第246回長野県眼科医会集談会 特別講演

加齢黄斑変性アップデート

東京女子医科大学眼科学教室 飯田 知弘

 加齢黄斑変性(AMD)は日本でも患者が急増しており、近い将来には欧米に近い患者頻度になることが予想される。近年のAMD治療の進歩は著しく、現在、光線力学的療法(PDT)と血管内皮増殖因子(VEGF)阻害薬の二つの選択肢がある。AMDは治療可能な疾患になり、早期発見・早期治療が重要である。

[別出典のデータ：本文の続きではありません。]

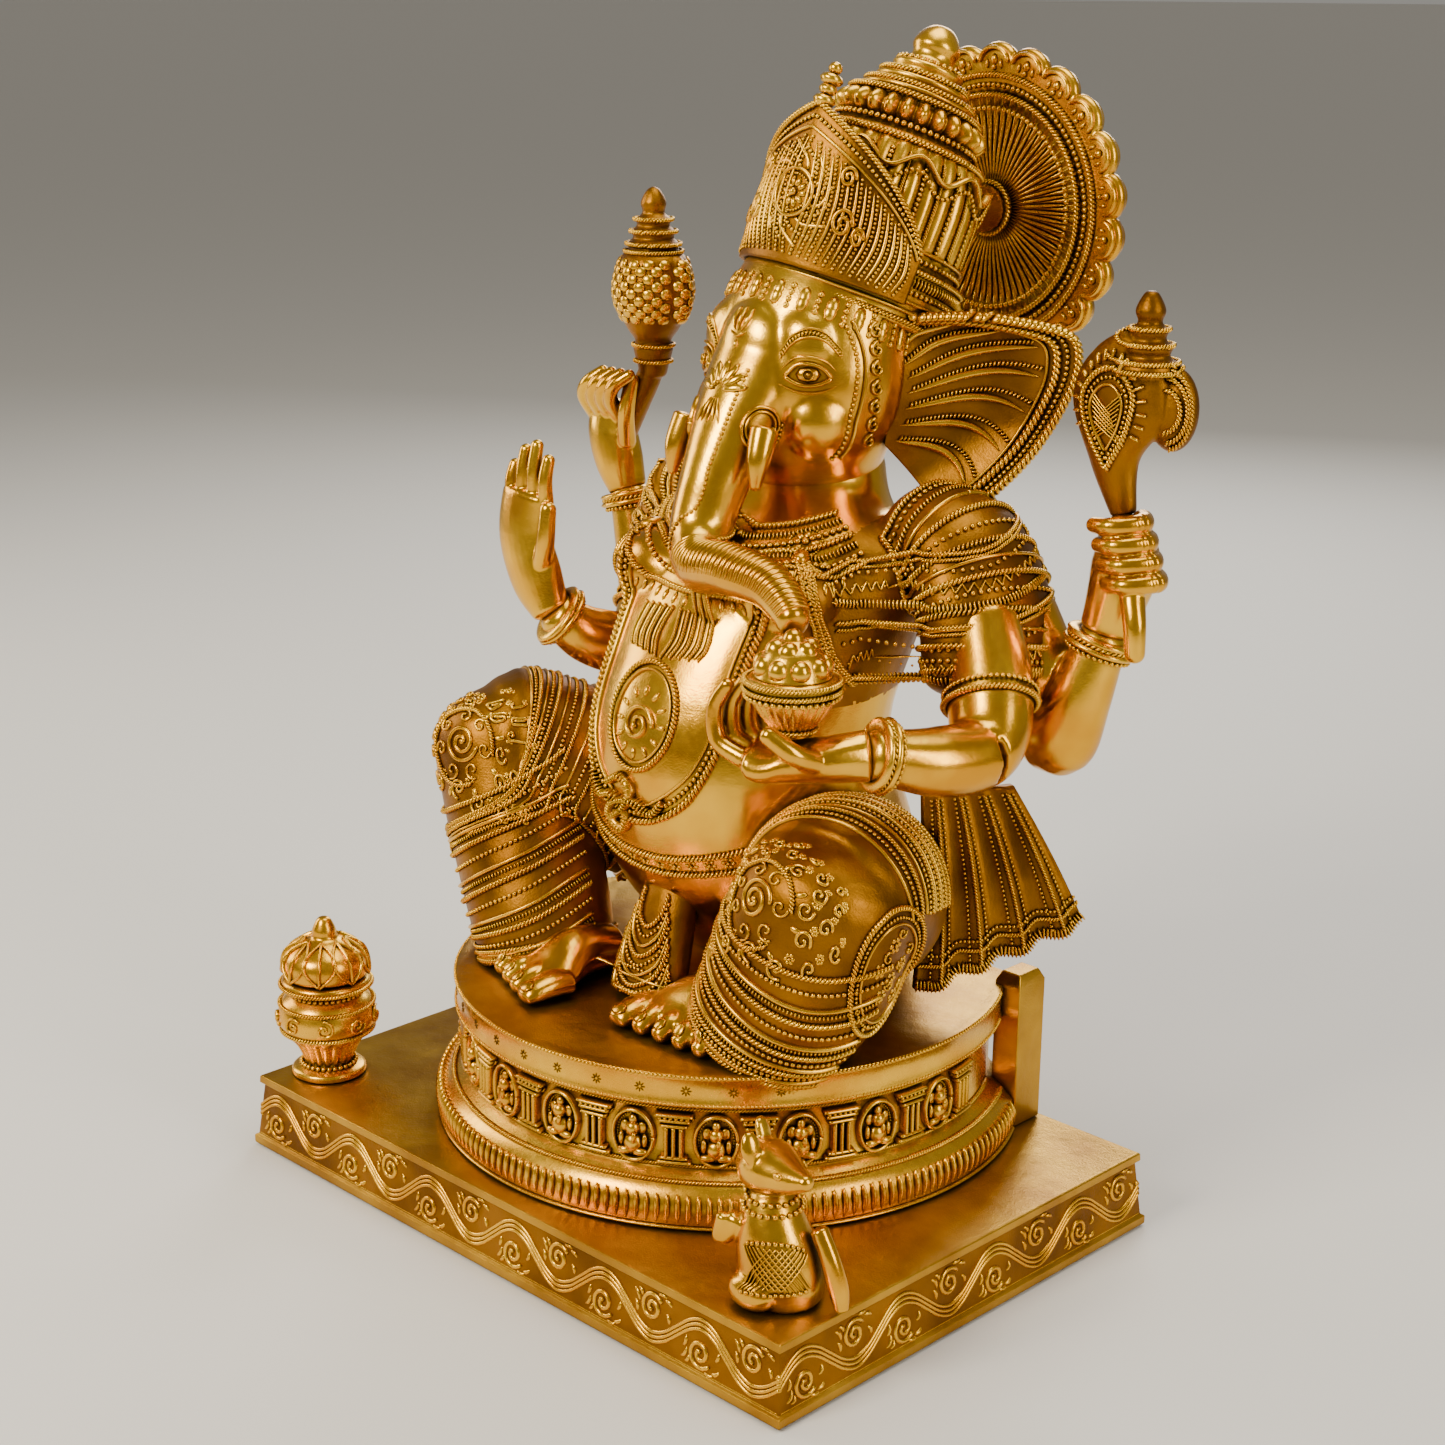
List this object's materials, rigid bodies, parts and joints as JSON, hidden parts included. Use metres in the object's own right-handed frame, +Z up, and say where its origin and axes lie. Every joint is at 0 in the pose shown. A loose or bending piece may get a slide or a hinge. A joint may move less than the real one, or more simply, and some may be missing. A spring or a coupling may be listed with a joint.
{
  "type": "ganesha idol",
  "caption": "Seated four-armed elephant-headed figure in cast brass with crown and halo, on a round pedestal and rectangular base with a small mouse and a filled pot.",
  "frame": {"origin": "centre of the base plate's underside, on the flat foot of its centre boss", "axes": "+Z up; the figure faces -Y; +X is the figure's own left"},
  "size_m": [0.369, 0.3058, 0.5357],
  "materials": {
    "polished_brass": "hand-polished cast brass with dark brown patina in the recesses",
    "chased_brass": "chased cast brass ornament, worn bright on the edges",
    "steel": "plain steel screws"
  },
  "bodies": {
    "root": {"arm_front_left": "polished_brass", "arm_front_right": "polished_brass", "arm_rear_left": "polished_brass", "arm_rear_right": "polished_brass", "base_plate": "polished_brass", "coconut": "polished_brass", "crown_band": "chased_brass", "crown_dome": "chased_brass", "crown_finial": "chased_brass", "crown_front_plate": "chased_brass", "ear_left": "chased_brass", "ear_right": "chased_brass", "foot_left": "polished_brass", "foot_right": "polished_brass", "front_pleats": "chased_brass", "halo_boss": "polished_brass", "halo_disc": "chased_brass", "hand_front_left": "polished_brass", "hand_front_right": "polished_brass", "hand_rear_left": "polished_brass", "hand_rear_right": "polished_brass", "head": "polished_brass", "idol_screw_1": "steel", "idol_screw_2": "steel", "leg_left": "chased_brass", "leg_right": "chased_brass", "lotus_bud": "chased_brass", "mouse_body": "polished_brass", "mouse_head": "polished_brass", "mouse_screw": "steel", "mouse_tail": "polished_brass", "noose": "chased_brass", "pedestal_deck": "polished_brass", "pedestal_drum": "chased_brass", "pedestal_screw_1": "steel", "pedestal_screw_2": "steel", "pedestal_screw_3": "steel", "pedestal_screw_4": "steel", "pot": "polished_brass", "pot_screw": "steel", "sash_left": "chased_brass", "sash_right": "chased_brass", "shoulder_cape_left": "chased_brass", "shoulder_cape_right": "chased_brass", "sweet_bowl": "polished_brass", "sweets": "polished_brass", "torso": "polished_brass", "trunk": "polished_brass", "tusk_left": "polished_brass", "tusk_right": "polished_brass", "base_boss": "polished_brass"}
  },
  "joints": []
}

 VEGF阻害薬は、臨床試験で毎月投与により平均視力の改善効果が確認されている。しかし、臨床現場においては、毎月投与は現実的ではなく、病状に応じて投与間隔を調整することが広く行われている。日本人に多いポリープ状脈絡膜血管症(PCV)に対しては、滲出性病変の改善は高率に得られるが、ポリープ状病巣の縮小・閉塞効果は約1/3とされる。一方で、PDTはポリープ状病巣の閉塞効果が高く1年後の治療成績は良好であるものの、長期的には視力が低下するなどの問題がある。また、VEGF阻害薬で治療効果が得られない症例も比較的多く存在する。さらに、日本人AMDは欧米人とは異なった臨床像を持ち、欧米の考え方をそのまま導入できない。

 それでは、どのような治療戦略でAMDに臨めばよいのだろうか?PDTとVEGF阻害薬の併用療法も含めて、AMDの病態から現時点での治療を考えてみたい。同時に、AMD患者を紹介する際の注意点と病診連携についても考えていく。